One must assume the men who did complete their own answers did so privately, by the glowing light of the online census, or on paper booklets hidden safely from the view of wives, spouses and significant others.

But fellas, did you really think you'd get away with it?

It is literally the entire point of the census that WE KNOW WHERE YOU LIVE.

And so, this week I made it my special mission to hunt down these lazy layabouts.

With the assistance of a very helpful boffin at the Bureau of Statistics, I obtained a postcode-by-postcode breakdown of the Aussie men contributing no domestic work in Australia.

Taking the crown – after excluding postcodes with fewer than 100 people – is the postcode of 5106 in Adelaide, home to Parafield Airport, a major pilot training facility, and a neighbouring suburb.

In second place, the Singleton Military Area in NSW, is home to 319 souls, of whom just 14 are women. Two thirds of the men here said they did no unpaid housework – I guess all that bed making and shoe polishing is part of the job – although zero women said the same. Two other military compounds, including HMAS Cerberus on the Mornington Peninsula and Blamey Barracks at Kapooka, near Wagga Wagga in NSW, also rank in the top 10. It's hard to label serving military men and women as "lazy".

Rounding out the list are three West Australian mining towns, including Barrow Island, home to the Gorgon Gas project and two universities, University of Queensland and University of NSW.

Clearly, these postcodes are home to men with better excuses than most for avoiding housework, such as national service or living away from home.

But the fact remains: when it comes to domestic drudgery, Australia's women are still picking up the slack.

But life is changing. Over the decade that the census has posed this question, an ever-increasing proportion of both sexes report doing no unpaid household work.

Women have, in fact, been ditching housework at an even  faster rate than men. In 2006, just 15.4 per cent of women said they did no unpaid domestic work – today that's climbed to 18.1 per cent. 

And the proportion of women aged 35 to 44 who say they put in more than 30 hours of unpaid work around the home has fallen rapidly from 25.8 per cent to 20.9 per cent.

We are a nation increasingly drowning in overflowing washing baskets – although more of us are also paying others to do our dirty work.

The truth is these census figures do not provide a very accurate picture of the real division of labour in Australian households.

Asking people to tally, from memory, the precise time spent on anything is a tall ask.

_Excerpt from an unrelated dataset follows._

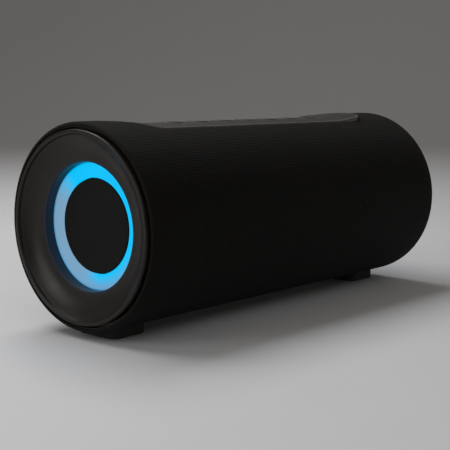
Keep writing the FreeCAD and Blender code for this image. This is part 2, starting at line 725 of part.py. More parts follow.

And answers are subject to deep biases. Some men may feel less masculine if they admit to doing too much household work.

Or maybe, like Mark Latham, they're having so much fun "looking after a huge native garden at home" and "cooking gourmet meals for my family" they don't even view it as work!

Perhaps some women even overstate the amount of work they do, young feminists angry at being left to carry the household load and older women whose sense of pride is more tied to keeping an orderly home.

Maybe, by question number 48 on the census, everyone's just a little bit pooped and not really thinking clearly.

Sadly, we've all been denied a more accurate picture of the true juggle between home and paid work ever since the bureau axed its time use survey in 2013 due to budget cuts. Before then, every few years, the bureau used to get a sample of families to keep a minute-by-minute diary of their tasks.

One of Australia's foremost experts on gender division of labour, Lyn Craig, an academic at the University of Melbourne, is calling on Treasurer Scott Morrison to find the extra $15 million it would take to run the survey again.

She says the social strains caused by overwork, both in the home and in the office, are taking a hidden toll on young families.

"The trends in men's childcare are definitely up," she says. "But at the same time they're no more likely to be cutting back on their paid work to do it. They're sort of adding it on, just as women are adding on paid work to their childcare.

"Both genders are adding more to their workload and getting stressed and anxious."

Until we know the true impact of these trends on family life, we won't be able to design better policies on childcare and parental leave to alleviate them.

It's time we took the work-life juggle seriously, rather than relying on a selfie.